SHORT TASK:
Your task is to count the lines of the entries below that include the word "their" and to give only the resulting number.

RECORDS SUPPLIED:
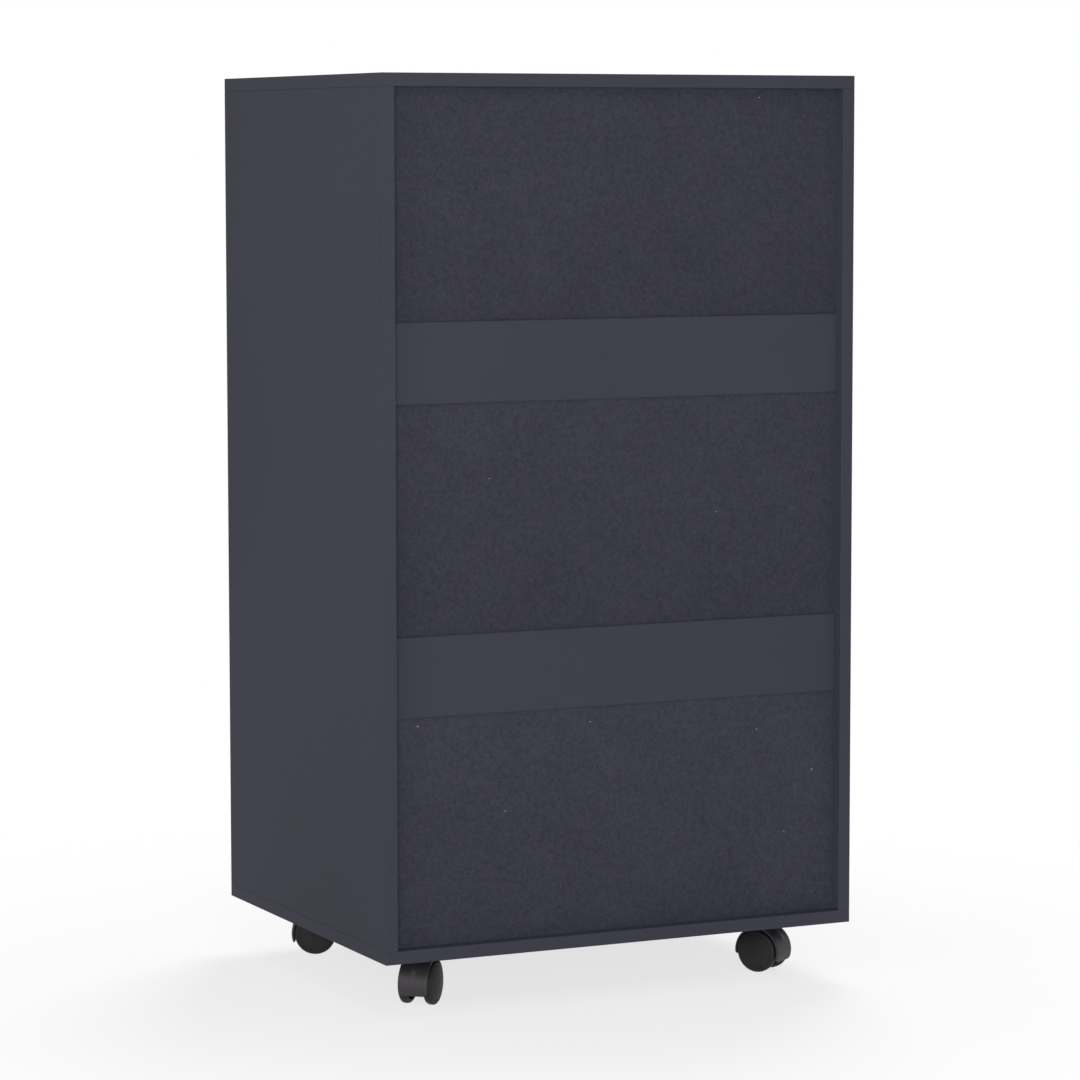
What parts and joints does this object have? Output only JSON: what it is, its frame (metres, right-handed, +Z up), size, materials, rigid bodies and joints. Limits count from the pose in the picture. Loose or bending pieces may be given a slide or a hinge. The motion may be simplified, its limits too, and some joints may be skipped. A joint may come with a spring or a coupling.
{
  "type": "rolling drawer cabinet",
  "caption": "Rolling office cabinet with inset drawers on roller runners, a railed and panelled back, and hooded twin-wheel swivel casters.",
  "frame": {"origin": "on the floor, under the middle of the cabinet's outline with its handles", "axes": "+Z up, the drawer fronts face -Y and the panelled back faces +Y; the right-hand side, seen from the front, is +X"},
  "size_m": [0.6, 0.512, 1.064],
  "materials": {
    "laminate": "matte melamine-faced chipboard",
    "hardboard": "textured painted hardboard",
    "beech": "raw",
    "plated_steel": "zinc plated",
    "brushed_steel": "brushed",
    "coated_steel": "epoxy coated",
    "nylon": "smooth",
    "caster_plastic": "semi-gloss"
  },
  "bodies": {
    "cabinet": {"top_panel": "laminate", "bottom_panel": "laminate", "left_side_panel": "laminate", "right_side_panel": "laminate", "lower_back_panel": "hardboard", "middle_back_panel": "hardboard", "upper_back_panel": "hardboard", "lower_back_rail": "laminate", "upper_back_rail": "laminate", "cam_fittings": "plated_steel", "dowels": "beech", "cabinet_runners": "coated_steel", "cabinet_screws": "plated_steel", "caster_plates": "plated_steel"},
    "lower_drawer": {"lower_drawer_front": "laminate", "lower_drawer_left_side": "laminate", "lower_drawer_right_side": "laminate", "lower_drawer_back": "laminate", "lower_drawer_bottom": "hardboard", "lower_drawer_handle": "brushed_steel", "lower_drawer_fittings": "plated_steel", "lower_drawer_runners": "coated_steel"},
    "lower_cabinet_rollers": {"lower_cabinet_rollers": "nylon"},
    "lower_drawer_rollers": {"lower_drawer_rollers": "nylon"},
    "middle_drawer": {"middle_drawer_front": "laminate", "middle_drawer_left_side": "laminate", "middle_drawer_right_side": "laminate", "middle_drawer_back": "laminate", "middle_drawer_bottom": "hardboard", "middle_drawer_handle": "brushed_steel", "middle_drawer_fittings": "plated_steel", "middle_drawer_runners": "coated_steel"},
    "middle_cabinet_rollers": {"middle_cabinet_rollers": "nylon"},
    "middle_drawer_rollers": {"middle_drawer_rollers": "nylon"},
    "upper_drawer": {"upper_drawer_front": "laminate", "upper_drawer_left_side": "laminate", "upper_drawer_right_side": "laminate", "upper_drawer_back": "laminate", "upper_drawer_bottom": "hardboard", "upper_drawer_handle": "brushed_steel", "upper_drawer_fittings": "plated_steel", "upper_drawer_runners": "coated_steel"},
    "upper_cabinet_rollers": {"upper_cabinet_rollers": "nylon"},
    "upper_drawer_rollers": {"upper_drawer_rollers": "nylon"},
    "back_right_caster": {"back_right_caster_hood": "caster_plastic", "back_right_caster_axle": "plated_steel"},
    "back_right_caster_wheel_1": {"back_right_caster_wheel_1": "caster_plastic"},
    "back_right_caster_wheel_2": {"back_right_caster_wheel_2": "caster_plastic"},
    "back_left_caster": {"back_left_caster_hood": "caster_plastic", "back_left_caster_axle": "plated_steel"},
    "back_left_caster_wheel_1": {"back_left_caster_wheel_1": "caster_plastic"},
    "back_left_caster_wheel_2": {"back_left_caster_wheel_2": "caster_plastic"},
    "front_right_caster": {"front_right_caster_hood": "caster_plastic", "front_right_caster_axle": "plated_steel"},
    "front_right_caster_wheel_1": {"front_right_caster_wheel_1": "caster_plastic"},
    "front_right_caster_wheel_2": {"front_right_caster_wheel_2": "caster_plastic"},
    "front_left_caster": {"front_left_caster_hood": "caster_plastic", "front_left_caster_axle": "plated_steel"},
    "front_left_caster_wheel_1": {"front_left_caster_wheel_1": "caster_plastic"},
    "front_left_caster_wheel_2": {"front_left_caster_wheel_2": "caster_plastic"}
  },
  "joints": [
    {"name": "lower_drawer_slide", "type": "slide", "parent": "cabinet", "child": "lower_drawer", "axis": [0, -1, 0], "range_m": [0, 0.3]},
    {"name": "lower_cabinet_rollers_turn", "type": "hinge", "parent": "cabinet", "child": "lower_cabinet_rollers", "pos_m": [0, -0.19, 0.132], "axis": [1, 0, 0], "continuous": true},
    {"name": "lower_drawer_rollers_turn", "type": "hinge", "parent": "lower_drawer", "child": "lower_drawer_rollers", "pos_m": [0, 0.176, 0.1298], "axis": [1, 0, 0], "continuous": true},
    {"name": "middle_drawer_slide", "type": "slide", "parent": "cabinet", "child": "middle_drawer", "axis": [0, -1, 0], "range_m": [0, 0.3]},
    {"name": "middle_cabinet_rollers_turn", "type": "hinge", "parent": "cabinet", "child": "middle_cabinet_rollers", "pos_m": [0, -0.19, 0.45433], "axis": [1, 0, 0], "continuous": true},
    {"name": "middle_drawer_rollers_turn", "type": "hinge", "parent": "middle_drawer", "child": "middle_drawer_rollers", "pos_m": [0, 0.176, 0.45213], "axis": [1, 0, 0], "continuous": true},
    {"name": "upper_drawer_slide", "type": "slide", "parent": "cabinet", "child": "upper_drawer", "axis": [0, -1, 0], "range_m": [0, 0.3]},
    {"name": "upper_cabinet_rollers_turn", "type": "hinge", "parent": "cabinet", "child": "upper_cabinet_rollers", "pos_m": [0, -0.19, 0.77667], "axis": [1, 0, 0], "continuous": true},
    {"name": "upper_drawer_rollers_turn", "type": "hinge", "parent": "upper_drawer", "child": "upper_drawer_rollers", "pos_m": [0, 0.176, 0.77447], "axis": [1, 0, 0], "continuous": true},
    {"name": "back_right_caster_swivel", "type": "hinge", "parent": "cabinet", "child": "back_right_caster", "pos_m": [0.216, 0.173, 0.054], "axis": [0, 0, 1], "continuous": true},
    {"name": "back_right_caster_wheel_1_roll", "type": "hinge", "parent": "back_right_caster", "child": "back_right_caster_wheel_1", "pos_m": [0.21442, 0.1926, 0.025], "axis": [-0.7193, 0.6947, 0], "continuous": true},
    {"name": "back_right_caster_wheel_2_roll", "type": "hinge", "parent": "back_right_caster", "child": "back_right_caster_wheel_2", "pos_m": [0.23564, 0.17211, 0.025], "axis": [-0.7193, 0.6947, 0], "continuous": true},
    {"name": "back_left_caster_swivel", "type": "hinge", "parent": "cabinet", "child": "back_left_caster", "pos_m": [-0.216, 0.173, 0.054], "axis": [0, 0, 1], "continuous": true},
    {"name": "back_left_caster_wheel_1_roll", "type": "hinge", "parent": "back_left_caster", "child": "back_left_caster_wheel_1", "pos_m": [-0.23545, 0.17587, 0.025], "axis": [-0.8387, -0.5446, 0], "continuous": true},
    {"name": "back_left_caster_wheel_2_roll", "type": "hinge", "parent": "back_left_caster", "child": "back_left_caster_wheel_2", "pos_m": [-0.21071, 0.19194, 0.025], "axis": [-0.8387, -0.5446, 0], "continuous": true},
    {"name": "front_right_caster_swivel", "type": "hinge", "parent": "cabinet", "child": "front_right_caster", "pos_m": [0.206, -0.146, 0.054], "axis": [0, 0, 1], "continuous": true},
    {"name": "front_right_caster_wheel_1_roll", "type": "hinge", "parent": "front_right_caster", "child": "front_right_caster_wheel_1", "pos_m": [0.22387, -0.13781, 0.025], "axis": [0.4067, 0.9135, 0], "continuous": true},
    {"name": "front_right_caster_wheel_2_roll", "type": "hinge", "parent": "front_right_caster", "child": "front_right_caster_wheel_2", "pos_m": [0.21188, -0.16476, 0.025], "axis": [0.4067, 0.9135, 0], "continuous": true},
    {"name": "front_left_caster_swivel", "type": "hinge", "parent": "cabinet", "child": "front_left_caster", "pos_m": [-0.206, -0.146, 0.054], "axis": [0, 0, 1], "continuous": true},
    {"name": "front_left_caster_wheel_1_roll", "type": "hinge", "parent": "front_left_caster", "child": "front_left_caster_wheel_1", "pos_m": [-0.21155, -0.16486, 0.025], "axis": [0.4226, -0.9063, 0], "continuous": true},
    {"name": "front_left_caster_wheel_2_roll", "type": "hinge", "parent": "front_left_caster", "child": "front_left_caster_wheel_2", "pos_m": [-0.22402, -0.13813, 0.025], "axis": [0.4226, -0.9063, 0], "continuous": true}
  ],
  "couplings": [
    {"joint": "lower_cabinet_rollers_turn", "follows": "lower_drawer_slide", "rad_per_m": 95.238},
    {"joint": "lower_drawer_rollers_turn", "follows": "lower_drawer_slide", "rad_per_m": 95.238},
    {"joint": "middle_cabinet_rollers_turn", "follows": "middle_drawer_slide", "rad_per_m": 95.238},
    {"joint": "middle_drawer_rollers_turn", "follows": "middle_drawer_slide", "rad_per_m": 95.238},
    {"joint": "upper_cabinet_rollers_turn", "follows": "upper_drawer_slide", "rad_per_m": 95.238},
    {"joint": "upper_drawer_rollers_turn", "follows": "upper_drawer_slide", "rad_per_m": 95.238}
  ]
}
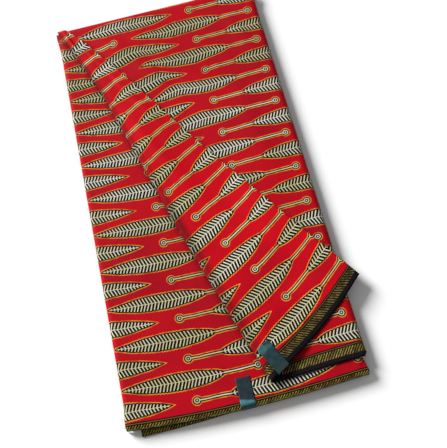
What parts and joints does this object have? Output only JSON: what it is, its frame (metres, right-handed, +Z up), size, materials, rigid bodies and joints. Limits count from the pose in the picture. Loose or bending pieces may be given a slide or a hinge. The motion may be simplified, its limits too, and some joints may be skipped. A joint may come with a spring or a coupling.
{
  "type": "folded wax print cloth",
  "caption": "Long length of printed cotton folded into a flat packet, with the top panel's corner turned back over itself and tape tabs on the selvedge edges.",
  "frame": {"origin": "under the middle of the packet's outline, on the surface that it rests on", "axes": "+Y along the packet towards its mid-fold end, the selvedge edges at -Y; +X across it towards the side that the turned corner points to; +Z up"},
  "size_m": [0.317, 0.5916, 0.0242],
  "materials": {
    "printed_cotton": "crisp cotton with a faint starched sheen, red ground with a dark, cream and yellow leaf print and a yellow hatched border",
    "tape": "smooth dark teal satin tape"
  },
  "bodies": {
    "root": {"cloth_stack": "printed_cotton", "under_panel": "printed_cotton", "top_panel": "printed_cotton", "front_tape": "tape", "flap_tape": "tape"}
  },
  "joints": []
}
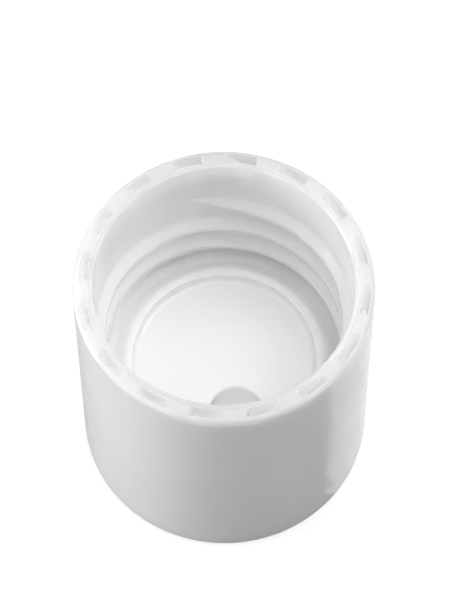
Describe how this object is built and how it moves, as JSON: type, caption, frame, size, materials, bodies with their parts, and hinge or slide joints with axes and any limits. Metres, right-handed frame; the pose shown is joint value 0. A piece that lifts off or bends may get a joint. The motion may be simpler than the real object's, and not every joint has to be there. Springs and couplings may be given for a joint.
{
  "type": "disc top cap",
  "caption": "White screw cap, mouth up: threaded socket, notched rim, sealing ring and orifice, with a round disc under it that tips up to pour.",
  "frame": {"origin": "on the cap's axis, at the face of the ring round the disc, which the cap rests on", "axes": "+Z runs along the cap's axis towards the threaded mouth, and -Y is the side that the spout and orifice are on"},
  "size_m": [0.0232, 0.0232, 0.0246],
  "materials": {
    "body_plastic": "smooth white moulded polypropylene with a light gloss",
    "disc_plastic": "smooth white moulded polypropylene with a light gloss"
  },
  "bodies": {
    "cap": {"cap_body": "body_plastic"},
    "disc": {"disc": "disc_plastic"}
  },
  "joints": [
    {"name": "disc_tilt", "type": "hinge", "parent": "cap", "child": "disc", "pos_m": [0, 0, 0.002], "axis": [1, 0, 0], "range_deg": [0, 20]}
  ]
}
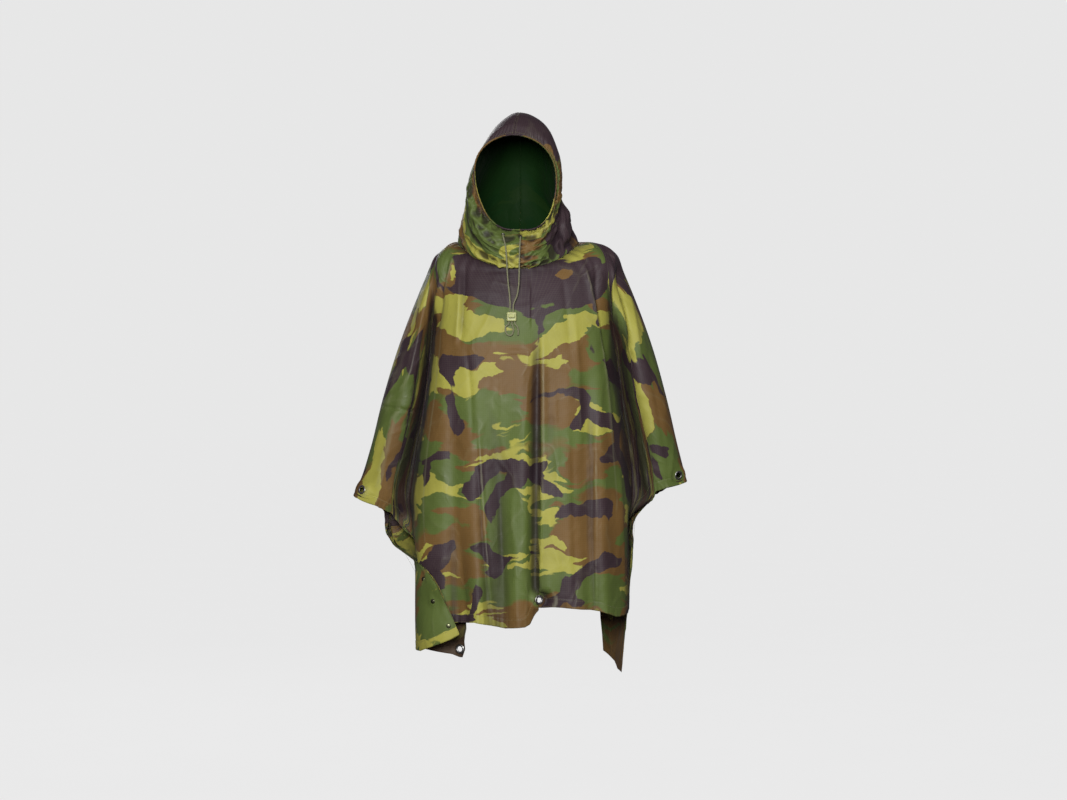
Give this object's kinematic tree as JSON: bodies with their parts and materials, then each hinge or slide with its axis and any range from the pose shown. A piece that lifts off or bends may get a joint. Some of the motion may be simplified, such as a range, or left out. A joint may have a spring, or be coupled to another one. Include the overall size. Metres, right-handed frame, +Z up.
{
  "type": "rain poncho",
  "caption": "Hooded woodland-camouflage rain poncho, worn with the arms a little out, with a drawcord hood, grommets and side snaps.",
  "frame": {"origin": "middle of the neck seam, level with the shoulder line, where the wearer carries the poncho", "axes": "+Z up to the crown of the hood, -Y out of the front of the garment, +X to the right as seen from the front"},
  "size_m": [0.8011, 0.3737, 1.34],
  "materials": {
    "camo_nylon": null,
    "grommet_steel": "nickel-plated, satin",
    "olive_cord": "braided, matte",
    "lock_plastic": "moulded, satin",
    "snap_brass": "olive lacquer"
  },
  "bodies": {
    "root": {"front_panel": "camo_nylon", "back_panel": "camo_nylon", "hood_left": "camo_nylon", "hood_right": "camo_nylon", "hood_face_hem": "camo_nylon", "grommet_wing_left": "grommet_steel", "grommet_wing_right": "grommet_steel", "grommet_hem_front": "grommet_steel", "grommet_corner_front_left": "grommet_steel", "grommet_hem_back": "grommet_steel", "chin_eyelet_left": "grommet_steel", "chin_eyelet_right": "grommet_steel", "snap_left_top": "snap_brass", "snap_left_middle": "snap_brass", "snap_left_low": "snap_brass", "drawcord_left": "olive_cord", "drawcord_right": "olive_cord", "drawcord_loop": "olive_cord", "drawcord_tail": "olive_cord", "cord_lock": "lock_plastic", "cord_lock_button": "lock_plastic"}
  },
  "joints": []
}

OUTPUT FOR THIS EXERCISE:
2